Kunzru, however, does not give us a truly local Dubai narrative, or give voice to particularly UAE-tethered emotions. The UAE of Transmission is more of a plot device - a usefully strange hypermodern desert elsewhere - than an actual place. This makes sense: Transmission is not a novel about the UAE, it's a novel by a British author in which a Briton visits Dubai for 24 hours on business and sticks to the hotels and golf courses. While Kunzru doesn't say anything false about the UAE, he also doesn't say much of interest to anyone who has lived here for more than a month and knows that there are lots of shiny hotels here, that foreign workers staff those hotels and that prostitutes work in some of them.
This prompts the question of what a genuinely local UAE narrative might hope to look like or accomplish. At first glance, the enterprise seems impossibly daunting. The Great UAE Novel would draw on intimate knowledge of each of the cultures housed here and the ways in which they interact. The author would probably speak English, a few Arabic dialects, Gulf Pidgin, Urdu and Hindi - for a start. He or she would have spent time in Emirati households, expatriate gatherings, business conventions, international hotel parties and labour camps, would know something special about each locale and would reveal something significant about the relationships between them.
This book is not available. And that's fine, because this popular notion of the great national novel is a chimera. Consider America, a nation infatuated with the idea of big novels as great encapsulators of national hopes, tensions and character. There are many good novels about various segments of the American multitude. And there are many compelling novels about the project of living together - in marriage, in civil society, sometimes in violent conflict - that these segments share. Yet there is no singularly Great American Novel that does it all (whatever that might mean). Not Huck Finn, not Augie March, not Rabbit Angstrom.

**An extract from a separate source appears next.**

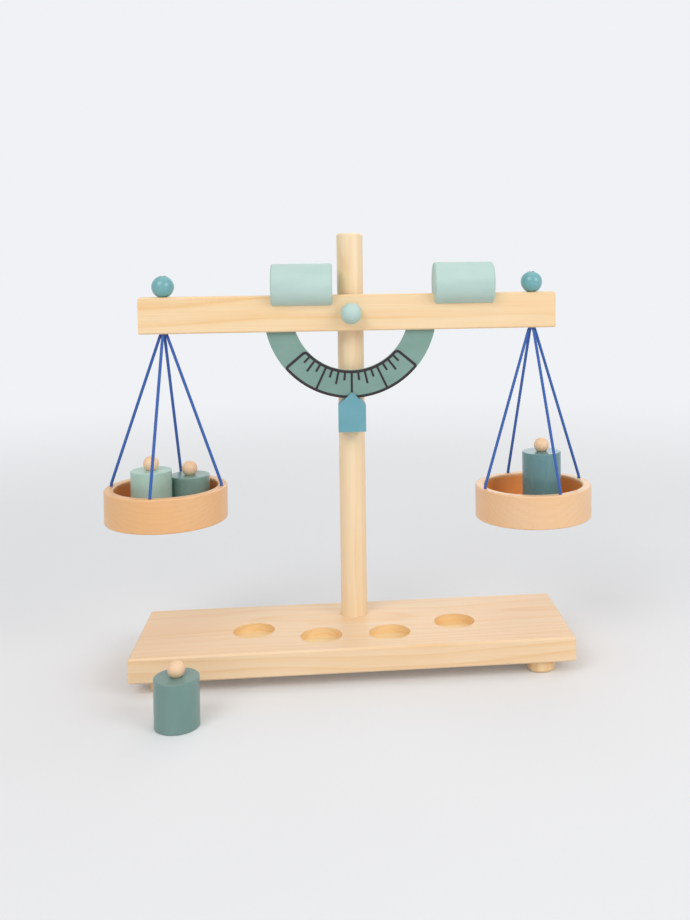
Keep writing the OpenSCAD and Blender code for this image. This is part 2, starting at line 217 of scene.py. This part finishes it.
# shared effects as node groups; the noises give a share of X, features per metre, detail, roughness
woodDetail = {
    "drift": (0.22, 22, 1.5, 0.5),        # bends the year rings out of round
    "uneven": (0.05, 95, 1.0, 0.5),       # makes some years wide and some narrow
    "unevenYears": 1.1,
    "ringShareOfX": 0.035,                # how fast the rings run out of a board
    "year": [(0.0, 0.04), (0.35, 0.1), (0.72, 0.55), (0.86, 1.0), (0.97, 0.2), (1.0, 0.04)],
    "fibre": (0.018, 900, 3.0, 0.62),     # fine streaks, and between which values they show
    "streakRange": (0.3, 0.7),
    "cloud": (0.35, 26, 3.0, 0.55),       # patches of stronger rings and warmer wood
    "patchRange": (0.35, 0.65),
    "poreShareOfX": 0.14,
    "poreScale": 900,
    "pore": [(0.1, 1.0), (0.26, 0.0)],    # depth by distance from a pore's middle
    "poreField": (0.3, 420, 1.0, 0.5),    # where pores gather, and between which values
    "poreFieldRange": (0.5, 0.6),
    "ringHeight": -0.5,                   # rings and pores lie lower than the fibre
    "poreHeight": -1.0,
}


def makeWoodGroup():
    group, source, result = newGroup("woodGrain", {"RingWidth": 0.003, "Wander": 0.006},
                                     ("Rings", "Fibre", "Cloud", "Pores"))
    place = source.outputs["Vector"]
    # year rings: the distance from the pith, counted in ring widths
    drift = grainNoise(group, place, *woodDetail["drift"]).outputs["Color"]
    push = vectorNode(group, "SUBTRACT", drift, (0.5, 0.5, 0.5))
    push = scaleVector(group, push, source.outputs["Wander"])
    bent = vectorNode(group, "ADD", place, push)
    bent = vectorNode(group, "MULTIPLY", bent, (woodDetail["ringShareOfX"], 1.0, 1.0))
    reach = vectorNode(group, "LENGTH", bent)
    years = mathNode(group, "DIVIDE", reach, source.outputs["RingWidth"])
    uneven = grainNoise(group, place, *woodDetail["uneven"]).outputs["Fac"]
    years = mathNode(group, "MULTIPLY_ADD", uneven, woodDetail["unevenYears"], years)
    rings = rampNode(group, mathNode(group, "FRACT", years), woodDetail["year"], "EASE")
    feed(group, result.inputs["Rings"], rings)
    fibre = grainNoise(group, place, *woodDetail["fibre"]).outputs["Fac"]
    feed(group, result.inputs["Fibre"], fibre)
    cloud = grainNoise(group, place, *woodDetail["cloud"]).outputs["Fac"]
    feed(group, result.inputs["Cloud"], cloud)
    # pores: short dark dashes along the grain
    dash = addNode(group, "ShaderNodeTexVoronoi", feature="F1", distance="EUCLIDEAN")
    dash.inputs["Scale"].default_value = woodDetail["poreScale"]
    drawnOut = vectorNode(group, "MULTIPLY", place, (woodDetail["poreShareOfX"], 1.0, 1.0))
    feed(group, dash.inputs["Vector"], drawnOut)
    pores = rampNode(group, dash.outputs["Distance"], woodDetail["pore"])
    field = grainNoise(group, place, *woodDetail["poreField"]).outputs["Fac"]
    field = spread(group, field, *woodDetail["poreFieldRange"])
    feed(group, result.inputs["Pores"], mathNode(group, "MULTIPLY", pores, field))
    return group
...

In March, Motivate Publishing released Dubai Tales, a collection of short stories by the Dubai author Mohammad Al Murr translated from Arabic into English that had been released elsewhere in the early 1990s (and is commonly recommended by visitors' guides as a source of "local colour"). Other than The Wink of the Mona Lisa, another translated Murr collection, this is the only work of local fiction that I have seen in a bookstore in the UAE. When I spotted the two books together in Magrudy's, I became excited, too excited, excited enough to temporarily forget my scorn for great national so-and-sos. I was, after all, about to buy and read the Great Emirati Collection of Short Stories - to receive a bunch of important insights about the UAE and my life in it.

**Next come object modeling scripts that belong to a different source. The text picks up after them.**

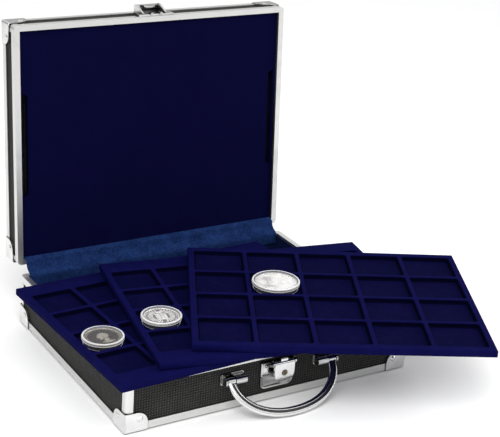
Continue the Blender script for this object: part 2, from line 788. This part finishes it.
def lock_lever(pivot):
    """Lever about its pivot axis: barrel, flat cover, catch and trunnions."""
    outer = -LEVER_BARREL_R - 0.0008
    inner = outer + LEVER_T
    half = LEVER_W / 2
    outline = [(half, 0.0), (-half, 0.0)]
    outline += arc((0.0, half - LEVER_DROP), half, 180, 360, 10)
    lever = add_object("lock_lever", prism(outline, outer, inner, "Y"), "chrome")
    boolean(lever, cylinder_x((0.0, 0.0, 0.0), LEVER_BARREL_R, LEVER_W, 16), "UNION")
    half_catch = CATCH_W / 2
    catch = box((-half_catch, -0.0011, 0.0), (half_catch, 0.0011, CATCH_H))
    boolean(lever, catch, "UNION")
    right = LEVER_W / 2 + EAR_T
    left = LEVER_W / 2 + TRUNNION_LEFT
    middle = (right - left) / 2
    boolean(lever, cylinder_x((middle, 0.0, 0.0), TRUNNION_R, right + left, 12), "UNION")
    hole = CYLINDER_R + GAP
    boolean(lever, cylinder_y((0.0, 0.0, -CYLINDER_BELOW_PIVOT), hole, 0.02, 20), "DIFFERENCE")
    lever.parent = pivot
    smooth(lever, 30)


def lock_cylinder(pivot):
    """Key cylinder in the lever, with a flange behind it and a key slot in front."""
    outer = -LEVER_BARREL_R - 0.0008
    front = outer - 0.0006
    back = outer + LEVER_T + GAP
    height = -CYLINDER_BELOW_PIVOT
    frame = add_empty("lock_cylinder_frame", (0.0, 0.0, height), parent=pivot)
    body = add_object(
        "lock_cylinder", cylinder_y((0.0, (front + back) / 2, 0.0), CYLINDER_R, back - front), "chrome")
    flange = 0.0006
    boolean(body, cylinder_y((0.0, back + flange / 2, 0.0), CYLINDER_FLANGE_R, flange * 1.2), "UNION")
    slot = box(
        (-KEY_SLOT_W / 2, front - 0.001, -KEY_SLOT_L / 2), (KEY_SLOT_W / 2, front + 0.0014, KEY_SLOT_L / 2))
    boolean(body, slot, "DIFFERENCE")
    body.parent = frame
    smooth(body, 30)


def lock_spring(frame, pivot_y, pivot_z):
    """Small torsion spring wound round the lever's long trunnion."""
    coil_r = TRUNNION_R + SPRING_WIRE_R + GAP
    start = -(LEVER_W / 2 + EAR_T + 3 * GAP + SPRING_WIRE_R)
    pitch = (TRUNNION_LEFT - EAR_T - 5 * GAP - 2 * SPRING_WIRE_R) / SPRING_TURNS
    per_turn = 12
    sides = 6
    bm = bmesh.new()
    rings = []
    for i in range(SPRING_TURNS * per_turn + 1):
        turn = 2 * math.pi * i / per_turn
        x = start - pitch * i / per_turn
        center = Vector((x, coil_r * math.cos(turn), coil_r * math.sin(turn)))
        out = Vector((0.0, math.cos(turn), math.sin(turn)))
        ring_verts = []
        for k in range(sides):
            angle = 2 * math.pi * k / sides
            spot = center + out * (SPRING_WIRE_R * math.cos(angle))
            spot.x += SPRING_WIRE_R * math.sin(angle)
            ring_verts.append(bm.verts.new(spot))
        rings.append(ring_verts)
    for one, two in zip(rings, rings[1:]):
        for k in range(sides):
            m = (k + 1) % sides
            bm.faces.new((one[k], one[m], two[m], two[k]))
    bm.faces.new(rings[0])
    bm.faces.new(rings[-1])
    spring = add_object("lock_spring", bm, "chrome", frame)
    spring.location = (0.0, pivot_y, pivot_z)
    smooth(spring, 60)


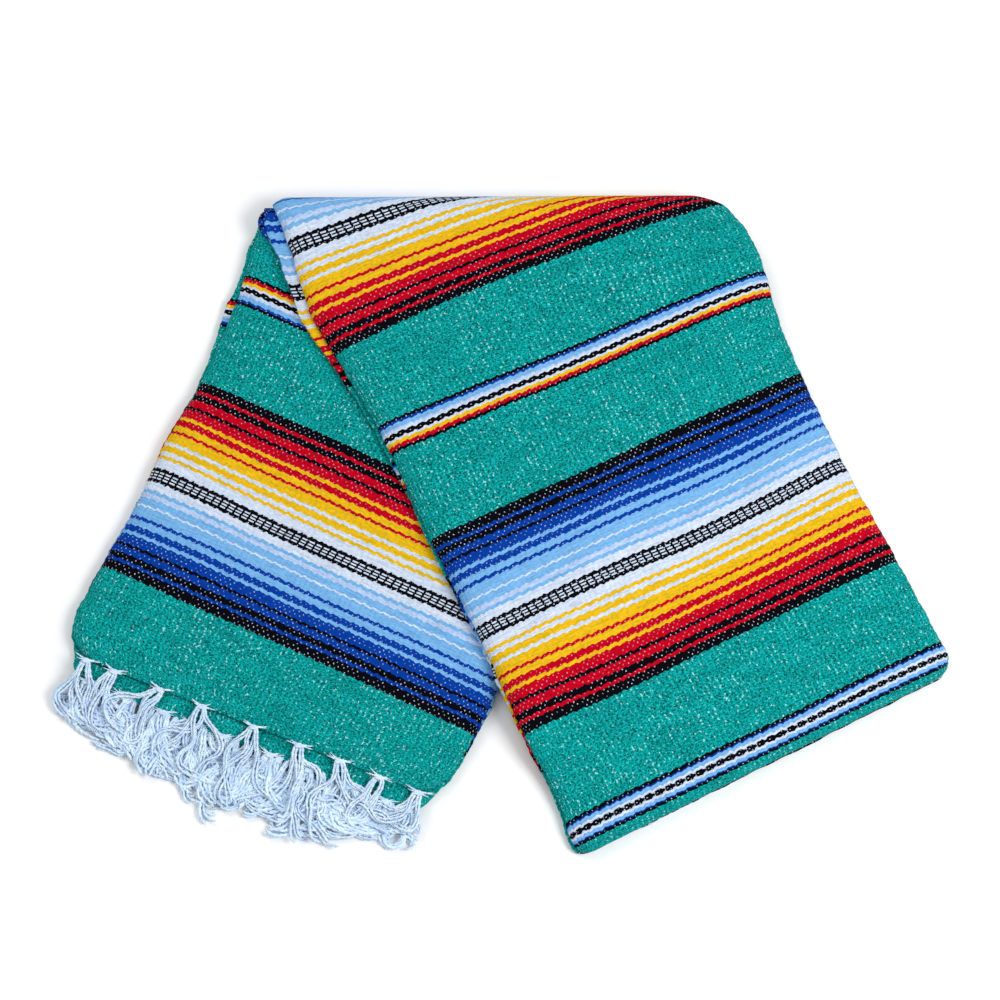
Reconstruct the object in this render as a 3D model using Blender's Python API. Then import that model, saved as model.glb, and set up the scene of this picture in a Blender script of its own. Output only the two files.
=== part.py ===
"""A woven serape blanket, folded and lying on a flat surface.

The cloth is folded twice across its width (four layers) and once across its length
(eight layers). The packet is then laid over itself at a slant, so that it makes two legs
that meet in a rounded ridge. The left leg lies below and ends in the two fringed hems.
The right leg lies on it, comes down beside it, and ends in the fold across the middle.

Metres, +Z up, +X to the right, +Y from the hems to the ridge. The origin is at the
middle of the bounding box, on the surface that the cloth lies on. Each leg is a stack:
an outer layer and a second layer as walls of cloth, over one rounded solid that stands
for the hidden layers.
"""

import math

import bmesh
import bpy
import numpy as np

# ---- driving dimensions -------------------------------------------------------------
WALL = 0.0020  # one layer of the cloth
GAP = 0.0003  # between neighbouring solids
LEG_THICKNESS = 0.0167  # eight layers, pressed
RIGHT_LEG_THICKNESS = 0.0170
BED = LEG_THICKNESS + GAP  # what the right leg lies on, over the left leg
DRAPE_START = 0.012  # how far past the edge of the left leg the right leg starts down
DRAPE = 0.085  # how far it takes to come down to the surface
CORNER = 0.016  # radius of the rounded corners, from above
HEM_STEP = 0.015  # how far the lower hems reach past the upper ones
FRINGE = 0.078  # length of the knotted fringe

# Points along each edge, from the ridge to the free end, as (x, y).
RIGHT_LEG_LEFT_EDGE = [
    (-0.187, 0.262), (-0.171, 0.222), (-0.160, 0.186), (-0.149, 0.154),
    (-0.128, 0.118), (-0.092, 0.052), (-0.055, -0.031), (-0.017, -0.110),
    (0.012, -0.176), (0.036, -0.220), (0.052, -0.268),
]
RIGHT_LEG_RIGHT_EDGE = [
    (0.160, 0.2635), (0.177, 0.247), (0.192, 0.225), (0.202, 0.200),
    (0.215, 0.154), (0.256, 0.051), (0.297, -0.035), (0.338, -0.122),
]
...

Of course, no such thing happened. What I actually read were two decent collections of short stories. As with all short stories, those that fail do so primarily because their characters lack interior life. Their lives simply happen to them and it is never clear how they feel about it. In the three-page long One Day A Week, Ali only sees Aisha, his wife from Thursday evening through Friday afternoon (their house is in Dubai, and he works at a federal ministry in Abu Dhabi). They do not talk or do much of anything together, other than the occasional night-time drive to the airport. Nonetheless, she falls deeply in love with him. Murr never describes how any of this happens, or what it is like for Aisha, or what Ali gets up to in evenings when he is in Abu Dhabi - let alone what he thinks of Aisha. Even when he divorces her, we learn next to nothing about either of them. This is much more frustrating than intriguing.

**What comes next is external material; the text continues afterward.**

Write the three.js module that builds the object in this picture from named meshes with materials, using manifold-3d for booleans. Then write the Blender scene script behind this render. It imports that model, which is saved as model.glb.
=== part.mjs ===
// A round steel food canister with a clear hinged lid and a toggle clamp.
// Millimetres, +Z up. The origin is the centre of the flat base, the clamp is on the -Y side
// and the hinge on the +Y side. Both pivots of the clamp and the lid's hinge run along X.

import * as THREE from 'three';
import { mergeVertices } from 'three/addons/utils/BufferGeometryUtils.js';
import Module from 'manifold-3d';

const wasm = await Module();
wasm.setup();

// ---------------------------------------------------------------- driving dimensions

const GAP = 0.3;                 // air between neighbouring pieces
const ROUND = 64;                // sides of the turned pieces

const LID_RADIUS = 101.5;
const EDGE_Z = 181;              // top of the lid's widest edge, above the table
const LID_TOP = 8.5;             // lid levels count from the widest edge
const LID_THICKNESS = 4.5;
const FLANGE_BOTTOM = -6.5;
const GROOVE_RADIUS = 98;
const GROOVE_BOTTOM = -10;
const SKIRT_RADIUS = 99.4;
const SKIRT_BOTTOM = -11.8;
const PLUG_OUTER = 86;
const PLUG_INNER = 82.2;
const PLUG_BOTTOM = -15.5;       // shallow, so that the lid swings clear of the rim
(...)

But there are several successful stories in the collection. In my favourite, Dinner by Candlelight, a husband surprises himself by having a wonderful time on an dreaded obligatory night out with his wife. In its complement, A Late Dinner, a wife finds herself unable to stay annoyed with her drunk but sweet husband who stumbles home late craving macaroni. These quietly moving stories slow down enough to let their characters think and feel for a minute. They end not with plot twists or morals, but with sweet moments of emotional crystallisation that give the everyday a bit of its due. Of course, the everyday under examination is filled with local details (oil wealth, sand, camels, foreign cars, fancy hotels, rapid change), but local details do not lead straight to local insight, and my expectation otherwise left me disappointed.
Why had I expected so impossibly much in the first place? Probably because Murr's work is the only widely available local fiction we have, and we could do with more: a cacophony of local colours. Each great American (or great Chinese, or great French, or whatever) novel is great because it is one of many, and claims a place of standing among its geographic and temporal peers. Right now, Murr stands alone, which is no way for local literature to stand. Accounts of life work best when they butt up against, compete with and complement each other. And so I will not wait for the Great UAE Novel, but I will keep looking for fiction that shows us where we live.